I am casting ~200 rays per update, per raycasting object, of which there are many (honestly haven't counted it yet. But at least one thousand.). My grid is 51x51 tiles, and the object is always centered at 26, 26 in the grid, so i only need to have 1 octant cached. (or angles from 0 degrees to 45 degrees/tan <= 1) Updates occur 10 times per second.

So yeah, the question is moreso:

Is using a cached lookup table of the possible values given x, for trigonometric functions faster than calling those functions >200k times per update?

~Nullie

Is using a cached lookup table of the possible values given x, for trigonometric functions faster than calling those functions >200k times per update?

No, trigonometric functions are slow, but not as slow as accessing memory. Probably even if the memory is in cache, and you have little control over what is in cache.

If you think those functions are too slow, profile and test if your assumption is correct.

And if so, using an approximization to trigonometric functions should be much faster than a lookup table, but only slightly faster than sin().

L. Spiro posted one few weeks back.

Also, check if you can avoid trigonometric functions completely - mostly it's possible e.g. using dot or cross products.

I agree that profiling is the way to go. That's true for every perf optimization. I suspect that caching will give you a speedup for your situation, but it's hard to say for sure.

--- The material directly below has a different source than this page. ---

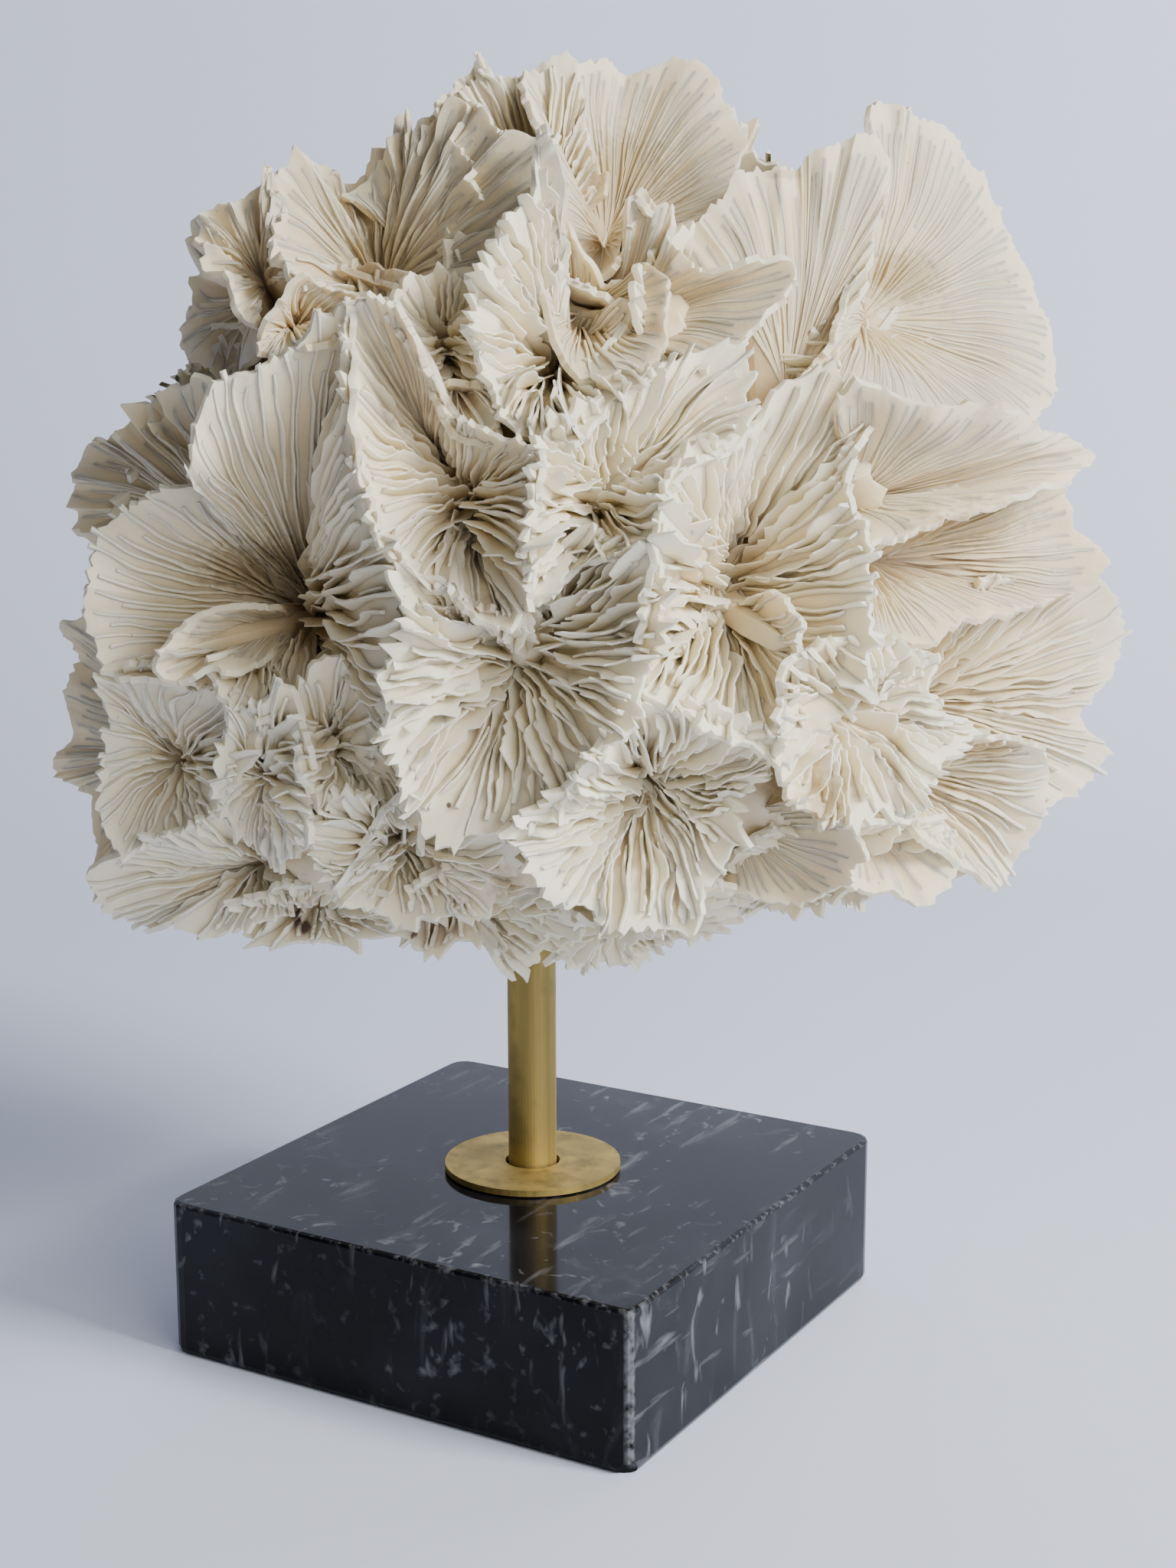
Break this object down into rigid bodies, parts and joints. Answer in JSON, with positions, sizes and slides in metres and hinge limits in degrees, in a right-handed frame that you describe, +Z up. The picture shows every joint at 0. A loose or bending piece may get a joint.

Generally this is a non-issue.

You're talking about an 8x8 grid, so you've got a worst case of 64 ray/square intersections or 128 ray/triangle intersections depending on how the boxes are stored. That ought to take a handful of nanoseconds. Not a performance concern at all.

If you've got a bigger world with a few thousand items, generally the first improvement that needs to be made is a spatial grid. You would pass the ray to the spatial grid system and through a series of rather simple calculations that reduces the query from thousands of tests to less than a hundred or so. So the spatial grid prunes most stuff out, then you proceed as above.

If you've still got too many items, generally the next improvement is to tag items that you frequently search for, such as tagging inventory-able items, tagging UI or touchable items, that sort of thing. After the spatial grid makes its first pass, you make a second pass to only pick up the items that match the tag, then perform the ray-box intersection as above.

You can handle an enormous number this type of ray/triangle intersection even on slow machines, I remember even on machines where we had to constantly remind the designers "You've got 66 MHz processor", we still could perform ray casts without much concern. If you're on a 4GHz multi-core processor this shouldn't be an actual performance issue.